Produce word for word the lines of the data below running from the one that has "points = [Vector(*point)" to the one that has "before = set(bpy.data.objects)", inclusive, and no others.

--- Begin Dataset ---

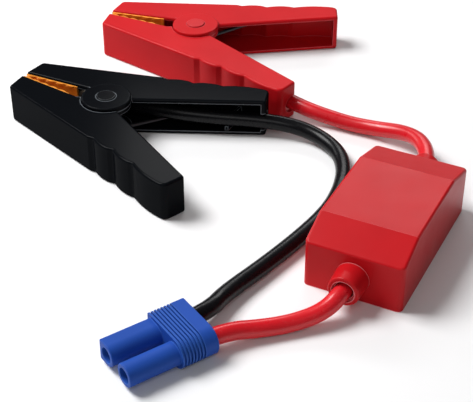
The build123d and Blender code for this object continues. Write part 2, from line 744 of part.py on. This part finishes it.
for name, offset_y in (("negative_socket", -PRONG_SPACING / 2), ("positive_socket", PRONG_SPACING / 2)):
    with BuildPart() as socket:
        with BuildSketch(plug_section(CABLE_IN_PLUG)):
            with Locations((offset_y, 0)):
                Circle(SOCKET_OUTER_RADIUS)
        extrude(amount=SOCKET_RANGE[1] - CABLE_IN_PLUG)
        with BuildSketch(plug_section(SOCKET_RANGE[0])):
            with Locations((offset_y, 0)):
                Circle(SOCKET_RADIUS)
        extrude(amount=span(SOCKET_RANGE) + 1, mode=Mode.SUBTRACT)
        with BuildSketch(plug_section(SOCKET_RANGE[0] + 4)):
            with Locations((offset_y, 0)):
                Rectangle(4 * SOCKET_RADIUS, SOCKET_SLIT)
        extrude(amount=span(SOCKET_RANGE), mode=Mode.SUBTRACT)
    save(socket.part, name)

# ---------------------------------------------------------------- cables


def cable(points):
    """Tube of straight runs and tangent arcs through the route's points."""
    points = [Vector(*point) for point in points]
    radii = []
    for before, here, after in zip(points, points[1:], points[2:]):
        turn = radians((here - before).get_angle(after - here))
        shorter = min((here - before).length, (after - here).length)
        radii.append(0.45 * shorter / tan(turn / 2))
    with BuildPart() as tube:
        with BuildLine() as route:
            FilletPolyline(*points, radius=radii)
        with BuildSketch(Plane(origin=route.line @ 0, z_dir=route.line % 0)):
            Circle(CABLE_RADIUS)
        sweep(path=route.line)
    length = sum(edge.length for edge in route.edges())
    print("radii", [round(radius, 1) for radius in radii], "length", round(length, 1))
    print("volume over section times length", round(tube.part.volume / (pi * CABLE_RADIUS**2 * length), 4))
    return tube.part


save(cable(BLACK_ROUTE), "black_cable")
save(cable(RED_CLAMP_ROUTE), "red_clamp_cable")
save(cable(RED_PLUG_ROUTE), "red_plug_cable")
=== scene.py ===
import json
from math import acos, atan2, cos, hypot, pi, radians, sin

import bmesh
import bpy
from mathutils import Matrix, Vector


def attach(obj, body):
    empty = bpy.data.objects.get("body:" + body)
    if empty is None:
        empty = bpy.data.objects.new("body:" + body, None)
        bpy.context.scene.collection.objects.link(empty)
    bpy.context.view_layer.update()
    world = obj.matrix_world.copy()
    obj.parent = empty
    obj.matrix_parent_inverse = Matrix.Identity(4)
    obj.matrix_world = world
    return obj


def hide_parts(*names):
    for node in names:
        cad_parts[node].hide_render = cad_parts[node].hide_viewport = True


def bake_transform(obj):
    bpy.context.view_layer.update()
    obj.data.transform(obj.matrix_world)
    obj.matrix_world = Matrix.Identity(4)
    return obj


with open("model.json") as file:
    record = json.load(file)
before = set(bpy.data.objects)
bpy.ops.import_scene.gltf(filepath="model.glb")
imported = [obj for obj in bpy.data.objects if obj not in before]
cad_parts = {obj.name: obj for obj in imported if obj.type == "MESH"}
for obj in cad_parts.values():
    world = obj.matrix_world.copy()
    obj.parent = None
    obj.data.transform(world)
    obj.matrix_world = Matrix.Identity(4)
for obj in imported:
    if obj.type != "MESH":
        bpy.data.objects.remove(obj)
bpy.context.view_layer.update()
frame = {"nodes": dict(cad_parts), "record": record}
scene = bpy.context.scene
MM = 0.001


def mm(*point):
    """A point in metres from one in millimetres."""
    return Vector(point) * MM


# ---------------------------------------------------------------- camera

CAMERA_LENS = 96.5
CAMERA_SENSOR = 36
CAMERA_PLACE = (4.2, -402.5, 277.1)
CAMERA_LOOKS_DOWN = 35.57

cam_data = bpy.data.cameras.new("camera")
cam_data.lens = CAMERA_LENS
cam_data.sensor_width = CAMERA_SENSOR
camera = bpy.data.objects.new("camera", cam_data)
camera.location = mm(*CAMERA_PLACE)
camera.rotation_euler = (radians(90 - CAMERA_LOOKS_DOWN), 0, 0)
scene.collection.objects.link(camera)
scene.camera = camera

# ---------------------------------------------------------------- materials


class Nodes:
    """A new material's node tree, with short calls to add and link nodes."""

    def __init__(self, name):
        self.material = bpy.data.materials.new(name)
        self.material.use_nodes = True
        self.tree = self.material.node_tree
        self.shader = self.tree.nodes["Principled BSDF"]
        self.place = self.add("ShaderNodeTexCoord").outputs["Object"]

    def add(self, kind, **sockets):
        node = self.tree.nodes.new(kind)
        for key, value in sockets.items():
            node.inputs[key.replace("_", " ")].default_value = value
        return node

    def link(self, a, b):
        self.tree.links.new(a, b)

    def noise(self, scale, detail=3.0, roughness=0.5, vector=None):
        node = self.add("ShaderNodeTexNoise", Scale=scale, Detail=detail, Roughness=roughness)
        self.link(vector or self.place, node.inputs["Vector"])
        return node.outputs["Fac"]

    def ramp(self, value, stops):
        node = self.add("ShaderNodeValToRGB")
        self.link(value, node.inputs["Fac"])
        elements = node.color_ramp.elements
        for i, (position, colour) in enumerate(stops):
            element = elements[i] if i < 2 else elements.new(position)
            element.position = position
            element.color = (*colour, 1)
        return node.outputs["Color"]

    def grey(self, value, low, high, start=0.3, end=0.7):
        node = self.add("ShaderNodeMapRange")
        node.inputs["From Min"].default_value = start
        node.inputs["From Max"].default_value = end
        node.inputs["To Min"].default_value = low
        node.inputs["To Max"].default_value = high
        self.link(value, node.inputs["Value"])
        return node.outputs["Result"]

    def mix(self, fac, a, b):
        node = self.add("ShaderNodeMix")
        node.data_type = "RGBA"
        self.link(fac, node.inputs["Factor"])
        for socket, value in ((node.inputs[6], a), (node.inputs[7], b)):
            if isinstance(value, tuple):
                socket.default_value = (*value, 1)
            else:
                self.link(value, socket)
        return node.outputs[2]

    def bump(self, *layers):
        """Stack (height, strength, distance) bumps and feed the shader's normal."""
        normal = None
        for height, strength, distance in layers:
            node = self.add("ShaderNodeBump", Strength=strength, Distance=distance)
            self.link(height, node.inputs["Height"])
            if normal:
                self.link(normal, node.inputs["Normal"])
            normal = node.outputs["Normal"]
        self.link(normal, self.shader.inputs["Normal"])

    def edge_highlight_mask(self):
        """One on a sharp edge, falling to nothing on a flat face: the mask for a painted edge
        highlight.
        """
        bevel = self.add("ShaderNodeBevel", Radius=0.0006)
        bevel.samples = 8
        geometry = self.add("ShaderNodeNewGeometry")
        agree = self.add("ShaderNodeVectorMath")
        agree.operation = "DOT_PRODUCT"
        self.link(bevel.outputs["Normal"], agree.inputs[0])
        self.link(geometry.outputs["Normal"], agree.inputs[1])
        return self.grey(agree.outputs["Value"], 1.0, 0.0, 0.94, 0.997)

    def finish(self, colour, roughness, **sockets):
        self.link(colour, self.shader.inputs["Base Color"])
        self.link(roughness, self.shader.inputs["Roughness"])
        for key, value in sockets.items():
            self.shader.inputs[key.replace("_", " ")].default_value = value
        return self.material


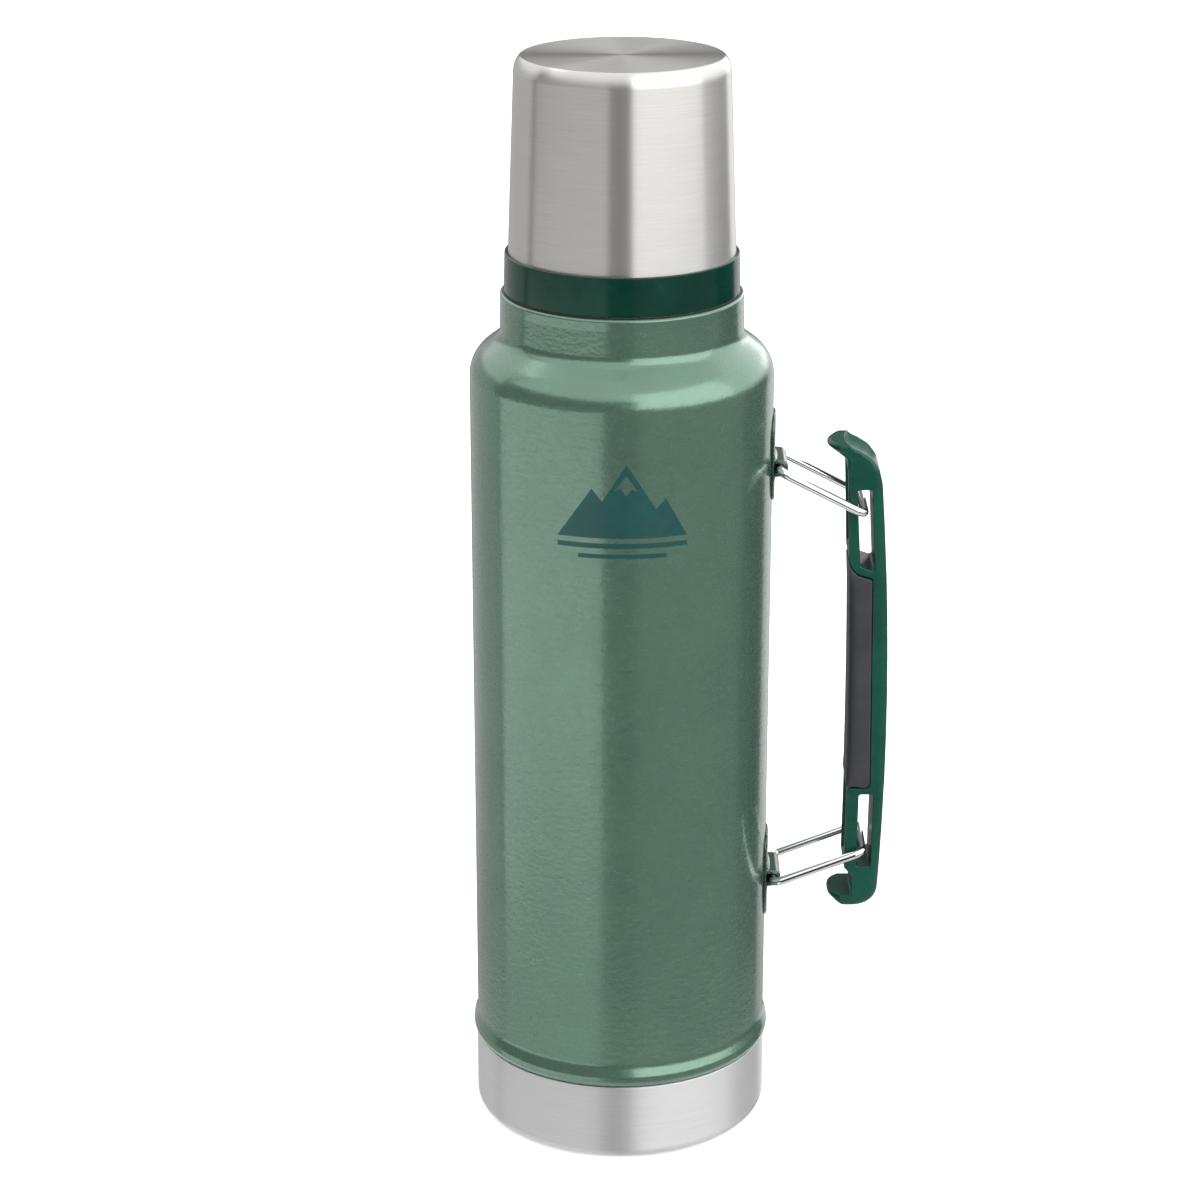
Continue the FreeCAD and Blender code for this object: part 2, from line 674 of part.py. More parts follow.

--- End Dataset ---

- **Response to the task**:
    points = [Vector(*point) for point in points]
    radii = []
    for before, here, after in zip(points, points[1:], points[2:]):
        turn = radians((here - before).get_angle(after - here))
        shorter = min((here - before).length, (after - here).length)
        radii.append(0.45 * shorter / tan(turn / 2))
    with BuildPart() as tube:
        with BuildLine() as route:
            FilletPolyline(*points, radius=radii)
        with BuildSketch(Plane(origin=route.line @ 0, z_dir=route.line % 0)):
            Circle(CABLE_RADIUS)
        sweep(path=route.line)
    length = sum(edge.length for edge in route.edges())
    print("radii", [round(radius, 1) for radius in radii], "length", round(length, 1))
    print("volume over section times length", round(tube.part.volume / (pi * CABLE_RADIUS**2 * length), 4))
    return tube.part


save(cable(BLACK_ROUTE), "black_cable")
save(cable(RED_CLAMP_ROUTE), "red_clamp_cable")
save(cable(RED_PLUG_ROUTE), "red_plug_cable")
=== scene.py ===
import json
from math import acos, atan2, cos, hypot, pi, radians, sin

import bmesh
import bpy
from mathutils import Matrix, Vector


def attach(obj, body):
    empty = bpy.data.objects.get("body:" + body)
    if empty is None:
        empty = bpy.data.objects.new("body:" + body, None)
        bpy.context.scene.collection.objects.link(empty)
    bpy.context.view_layer.update()
    world = obj.matrix_world.copy()
    obj.parent = empty
    obj.matrix_parent_inverse = Matrix.Identity(4)
    obj.matrix_world = world
    return obj


def hide_parts(*names):
    for node in names:
        cad_parts[node].hide_render = cad_parts[node].hide_viewport = True


def bake_transform(obj):
    bpy.context.view_layer.update()
    obj.data.transform(obj.matrix_world)
    obj.matrix_world = Matrix.Identity(4)
    return obj


with open("model.json") as file:
    record = json.load(file)
before = set(bpy.data.objects)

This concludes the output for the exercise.